Your program should setup the interrupts, configure the needed peripheral devices, and then execute a “while 1” loop. At each timer interrupt, launch an SPI read to retrieve data from one of the instruments, and return to the while 1 loop. When the SPI interrupt informs you that new data is available, read the data and transfer it to the UART.

4. Read and display temperature data

Poll one of the pushbuttons, and read a temperature value from the LM75 temperature sensor (I2C) each time the button is pressed. Send the temperature value to the UART for display in the terminal program.

5. Use interrupts to interact with the temperature module

Setup the global timer to create an interrupt once per second. At each interrupt, read the temperature, and send the data to the PC using the UART. Also setup and use I2C interrupts (ID #80) so that you don’t need to poll to see when new data has been written, or when new data is available.

Your program should setup the interrupts, configure the needed peripheral devices, and then execute a “while 1” loop.
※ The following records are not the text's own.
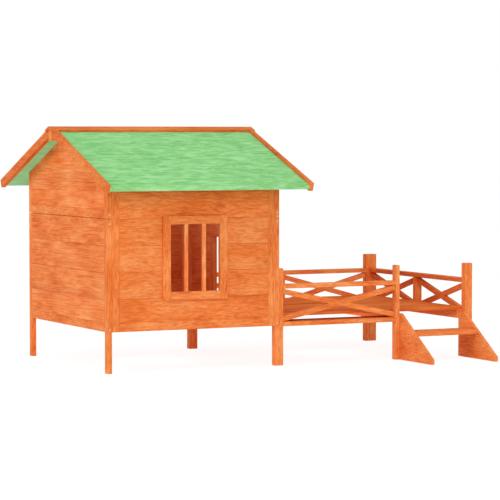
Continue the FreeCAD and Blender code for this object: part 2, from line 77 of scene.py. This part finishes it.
# Relief and sheen of the timber.
RELIEF_STRENGTH = 0.35
FIBRE_RAISED = 0.5       # fibres stand up and ring lines lie lower
RING_RAISED = -0.35
PINE_ROUGHNESS = 0.55
SMOOTHEST_FIBRE = -0.07  # added to the roughness
ROUGHEST_FIBRE = 0.12
PINE_GLOSS = 0.06        # specular level; a thin stain leaves little sheen
PINE_IOR = 1.48

# Mineral felt, in millimetres.
GRANULE = 1.8            # stone grit, drawn coarser than the real 1 mm
GRANULE_RELIEF = 0.8
DRIFT_LENGTH = 71.43     # rolled-on bands of lighter and darker grit
DRIFT_WIDTH = 20.0
FELT_CLOUD = 250.0       # broad paler and darker patches
FELT_CLOUD_STRENGTH = 0.6
SPECK_STRENGTH = 0.4     # how far one granule's tone differs from the next

ZINC_MOTTLE = 1.111      # crystals of the zinc plating, in millimetres

# Where the wall planks lie, in the row frame, in millimetres.
PLANK_PITCH = 114.0
PLANK_SEAM = 656.0


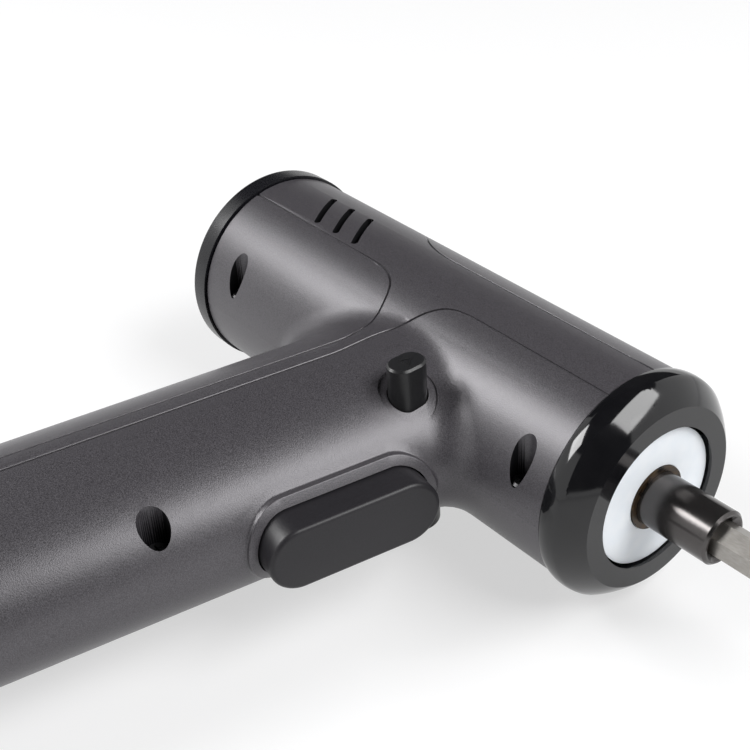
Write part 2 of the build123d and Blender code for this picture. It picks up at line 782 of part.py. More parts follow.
with BuildPart() as motor_end_bell:
    with BuildSketch(across(motor_back - 2.5)):
        Circle(motor_r)
    extrude(amount=2.5)
    with BuildSketch(across(motor_back)):
        Circle(motor_r - motor_can_wall - running)
        Circle(0.45 * motor_r, mode=Mode.SUBTRACT)
    extrude(amount=4)
    with BuildSketch(across(motor_back - 5)):
        Circle(3 * motor_shaft_r)
    extrude(amount=2.5)
    with BuildSketch(across(motor_back - 3 - seat_gap)):
        Circle(motor_shaft_r + running)
    extrude(amount=3 + seat_gap, mode=Mode.SUBTRACT)
finish(motor_end_bell, "motor_end_bell")

brush_station = motor_back + 6
with BuildPart() as motor_brushes:
    with BuildSketch(across(brush_station)):
        brush_low = 3 * motor_shaft_r + running
        with Locations((0, brush_low + 3), (0, -brush_low - 3)):
            Rectangle(3, 6)
    extrude(amount=3)
finish(motor_brushes, "motor_brushes")

# Trigger: a hollow stadium cap with a flange that keeps it in the case
trigger_face = grip_front + trigger_proud
skirt_back = flange_back + 3.4
flange_thick = 1.2
flange_rim = 1.2
web_thick = 1.4
flange_shift = switch_down - trigger_down
flange_long = trigger_long - 2 * flange_shift
with BuildPart() as trigger:
    with BuildSketch(trigger_centre.offset(skirt_back)):
        SlotOverall(trigger_long, trigger_wide)
    extrude(amount=trigger_face - skirt_back)
    fillet(trigger.faces().sort_by(Axis(trigger_centre.origin, grip_forward))[-1].edges(), trigger_edge)
    with BuildSketch(trigger_centre.offset(flange_back)):
        with Locations((-flange_shift, 0)):
            SlotOverall(flange_long, trigger_wide)
    extrude(amount=skirt_back - flange_back)
    with BuildSketch(trigger_centre.offset(flange_back)):
        with Locations((-flange_shift, 0)):
            SlotOverall(flange_long + 2 * flange_rim, trigger_wide + 2 * flange_rim)
    extrude(amount=flange_thick)
    with BuildSketch(trigger_centre.offset(flange_back + web_thick)):
        with Locations((-flange_shift, 0)):
            SlotOverall(flange_long - 2 * trigger_wall, trigger_wide - 2 * trigger_wall)
    extrude(amount=trigger_face - trigger_edge - flange_back - web_thick, mode=Mode.SUBTRACT)
finish(trigger, "trigger")

# Trigger switch: its plunger is pushed by the trigger's web
plunger_r = 2.4
plunger_long = 8.0
switch_edge = 1.0
switch_centre = facing(switch_down, 0)
with BuildPart() as trigger_switch:
    with BuildSketch(switch_centre.offset(switch_front - switch_deep)):
        RectangleRounded(switch_long, 2 * switch_half, switch_edge)
    extrude(amount=switch_deep)
    with BuildSketch(switch_centre.offset(switch_front)):
        Circle(plunger_r + seat_gap)
    extrude(amount=-plunger_long, mode=Mode.SUBTRACT)
finish(trigger_switch, "trigger_switch")

plunger_back = switch_front - plunger_long + trigger_travel + 2 * seat_gap
with BuildPart() as switch_plunger:
    with BuildSketch(switch_centre.offset(plunger_back)):
        Circle(plunger_r)
    extrude(amount=flange_back - plunger_back)
finish(switch_plunger, "switch_plunger")

# Direction button: a straight stadium bar from side to side, with a round
# cap on its left-hand end that stops it on the floor of its pocket
button_edge = 0.4
cap_back_face = pocket_floor - seat_gap
cap_out = grip_half - button_cap_in
with BuildPart() as direction_button:
    with BuildSketch(side.offset(cap_back_face)):
        with Locations(Location((button_x, button_y, 0), (0, 0, 90))):
            SlotOverall(button_long, button_wide)
    extrude(amount=grip_half + button_proud - cap_back_face)
    chamfer(direction_button.faces().sort_by(Axis.Z)[-1].edges(), button_edge)
    with BuildSketch(side.offset(cap_back_face)):
        with Locations((button_x, button_y)):
            Circle(button_cap_r)
    extrude(amount=-cap_out - cap_back_face)
    chamfer(direction_button.faces().sort_by(Axis.Z)[0].edges(), button_edge)
finish(direction_button, "direction_button")

# Direction switch with the knob that the button carries on its rear face
knob_high = button_long - button_wide - 2 * seat_gap
knob_long = 3.0
with BuildPart() as direction_knob:
    with BuildSketch(side.offset((button_travel - knob_long) / 2)):
        with Locations((button_x - (button_wide + knob_thick) / 2, button_y)):
            Rectangle(knob_thick, knob_high)
    extrude(amount=knob_long)
finish(direction_knob, "direction_knob")

with BuildPart() as direction_switch:
    with BuildSketch(side.offset(-slide_switch_half)):
        with Locations((slide_switch_x, button_y)):
            Rectangle(slide_switch_deep, slide_switch_high)
    extrude(amount=2 * slide_switch_half)
finish(direction_switch, "direction_switch")

# Cell with its two welded tabs
cell_edge = 0.6
with BuildPart() as battery_cell:
    with BuildSketch(girth(cell_down)):
        with Locations((-cell_back, 0)):
            Circle(cell_r)
    extrude(amount=cell_length)
    chamfer(battery_cell.edges(), cell_edge)
finish(battery_cell, "battery_cell")

tab_thick = 0.4
with BuildPart() as cell_tabs:
    with BuildSketch(girth(cell_down)):
        with Locations((-cell_back, 0)):
            Rectangle(0.9 * cell_r, 0.7 * cell_r)
    extrude(amount=-tab_thick)
    with BuildSketch(girth(cell_down + cell_length)):
        with Locations((-cell_back, 0)):
            Rectangle(0.9 * cell_r, 0.7 * cell_r)
    extrude(amount=tab_thick)
finish(cell_tabs, "cell_tabs")

# Main board, its socket and the charge lamp beside it
inner_deep = grip_front - wall
inner_wide = grip_half - wall
board_half = inner_wide * sqrt(1 - ((board_forward + board_thick) / inner_deep) ** 2) - 0.3
board_end = base_down - 2.0
with BuildPart() as main_board:
    with BuildSketch(girth(board_down)):
        with Locations((board_forward + board_thick / 2, 0)):
            Rectangle(board_thick, 2 * board_half)
    extrude(amount=board_end - board_down)
finish(main_board, "main_board")

port_long = 7.4
port_mouth = board_end + 3.2
port_shell = 0.35
with BuildPart() as charge_port:
    with BuildSketch(girth(port_mouth - port_long)):
        with Locations((port_forward, 0)):
            RectangleRounded(port_high, port_wide, port_high / 2.2)
    extrude(amount=port_long)
    with BuildSketch(girth(port_mouth)):
        with Locations((port_forward, 0)):
            RectangleRounded(port_high - 2 * port_shell, port_wide - 2 * port_shell,
                             port_high / 2.2 - port_shell)
            Rectangle(2 * port_shell, port_wide - 8 * port_shell, mode=Mode.SUBTRACT)
    extrude(amount=-port_long + 4 * port_shell, mode=Mode.SUBTRACT)
finish(charge_port, "charge_port")
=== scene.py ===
# %% [markdown]
# # A cordless screwdriver on a pale table
# The solids of this tool come in ready made: two case shells, a bezel, a light, a gearbox, a motor.
# What is left is how they look. This lesson dresses them, one finish at a time, sets up soft studio
# light and puts the camera where the photographer stood.

# %% Load the solids
import json
from math import cos, pi, radians, sin

import bmesh
import bpy
from mathutils import Matrix, Vector
from mathutils.bvhtree import BVHTree

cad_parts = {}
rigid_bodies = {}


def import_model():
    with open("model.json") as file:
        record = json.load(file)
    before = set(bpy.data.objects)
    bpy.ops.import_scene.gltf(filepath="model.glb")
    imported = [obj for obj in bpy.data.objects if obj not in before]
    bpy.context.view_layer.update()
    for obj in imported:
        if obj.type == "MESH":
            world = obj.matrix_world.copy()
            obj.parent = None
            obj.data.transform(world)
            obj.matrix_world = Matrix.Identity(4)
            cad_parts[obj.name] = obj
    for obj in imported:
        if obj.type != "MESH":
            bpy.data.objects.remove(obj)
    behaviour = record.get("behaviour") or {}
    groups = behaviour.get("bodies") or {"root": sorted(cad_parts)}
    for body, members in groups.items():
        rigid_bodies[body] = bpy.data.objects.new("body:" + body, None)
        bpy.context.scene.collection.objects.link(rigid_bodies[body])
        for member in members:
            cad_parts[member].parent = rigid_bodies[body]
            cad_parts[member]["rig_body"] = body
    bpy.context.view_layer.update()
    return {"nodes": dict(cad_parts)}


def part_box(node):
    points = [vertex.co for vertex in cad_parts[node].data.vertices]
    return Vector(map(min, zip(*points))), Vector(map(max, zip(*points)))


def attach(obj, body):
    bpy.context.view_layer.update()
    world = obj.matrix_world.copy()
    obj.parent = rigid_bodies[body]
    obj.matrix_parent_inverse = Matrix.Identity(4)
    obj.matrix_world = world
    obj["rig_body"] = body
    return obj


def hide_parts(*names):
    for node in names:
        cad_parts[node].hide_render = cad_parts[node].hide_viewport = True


MM = 0.001

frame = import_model()
nodes = frame["nodes"]

# %% [markdown]
# ## One point to measure from
# The barrel is round, so everything on it is easy to place from its axis. The light's white ring
# faces forward, and the middle of its face lies on that axis: this is the point that the camera,
# the lamps and the vents are measured from.

# %% Find the middle of the light
disc_low, disc_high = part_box("light_diffuser")
nose = Vector((disc_high.x, (disc_low.y + disc_high.y) / 2, (disc_low.z + disc_high.z) / 2))
print("middle of the light, mm:", [round(c / MM, 1) for c in nose])

# %% [markdown]
# ## The camera
# The photograph looks at the tool's right side from the front and above. Its place was worked out
# from circles that are seen as ellipses: the rings at both ends of the barrel. A camera's matrix
# holds its right, its up and its backward direction, so the three go in as columns.

# %% Place the camera
CAMERA_OFFSET = Vector((133.939, -164.279, 170.927)) * MM
CAMERA_RIGHT = Vector((0.62446, 0.77937, -0.05129))
CAMERA_UP = Vector((-0.41147, 0.38408, 0.82654))
CAMERA_BACK = Vector((0.66388, -0.49504, 0.56053))
FOCAL_PIXELS = 1403.67
IMAGE_PIXELS = 750
SENSOR_MM = 36

camera_data = bpy.data.cameras.new("camera")
camera_data.sensor_fit = "HORIZONTAL"
camera_data.sensor_width = SENSOR_MM
camera_data.lens = FOCAL_PIXELS / IMAGE_PIXELS * SENSOR_MM
camera = bpy.data.objects.new("camera", camera_data)
bpy.context.scene.collection.objects.link(camera)
camera_turn = Matrix((CAMERA_RIGHT, CAMERA_UP, CAMERA_BACK)).transposed().to_4x4()
camera.matrix_world = Matrix.Translation(nose + CAMERA_OFFSET) @ camera_turn
bpy.context.scene.camera = camera
bpy.context.scene.view_settings.view_transform = "Standard"
print("lens, mm:", round(camera_data.lens, 2))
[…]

At each timer interrupt, launch an I2C read to retrieve temperature data, and then return to the while 1 loop. When the I2C interrupt informs you that new data is available, read the data and transfer it to the UART.

Challenge

1. Create a system that can read any of the sensors.

Create a program to use two MIO buttons (BTN4 and BTN5) to start and stop reading data from the inertial module and temperature sensor. Your program should use interrupts wherever possible (i.e. responding to button presses and managing bus transactions).

Use two slide switches to setup operating modes:

  • SW[1:0] = 00 Display accelerometer X, Y, and Z values
  • SW[1:0] = 01 Display gyroscope X, Y, and Z values
  • SW[1:0] = 10 Display magnetometer X,Y, and Z values
  • SW[1:0] = 11 Display XADC voltage value

When button 4 is pressed, read the slide switches and send the selected data values to the PC once per second. When button 5 is pressed, stop sending values.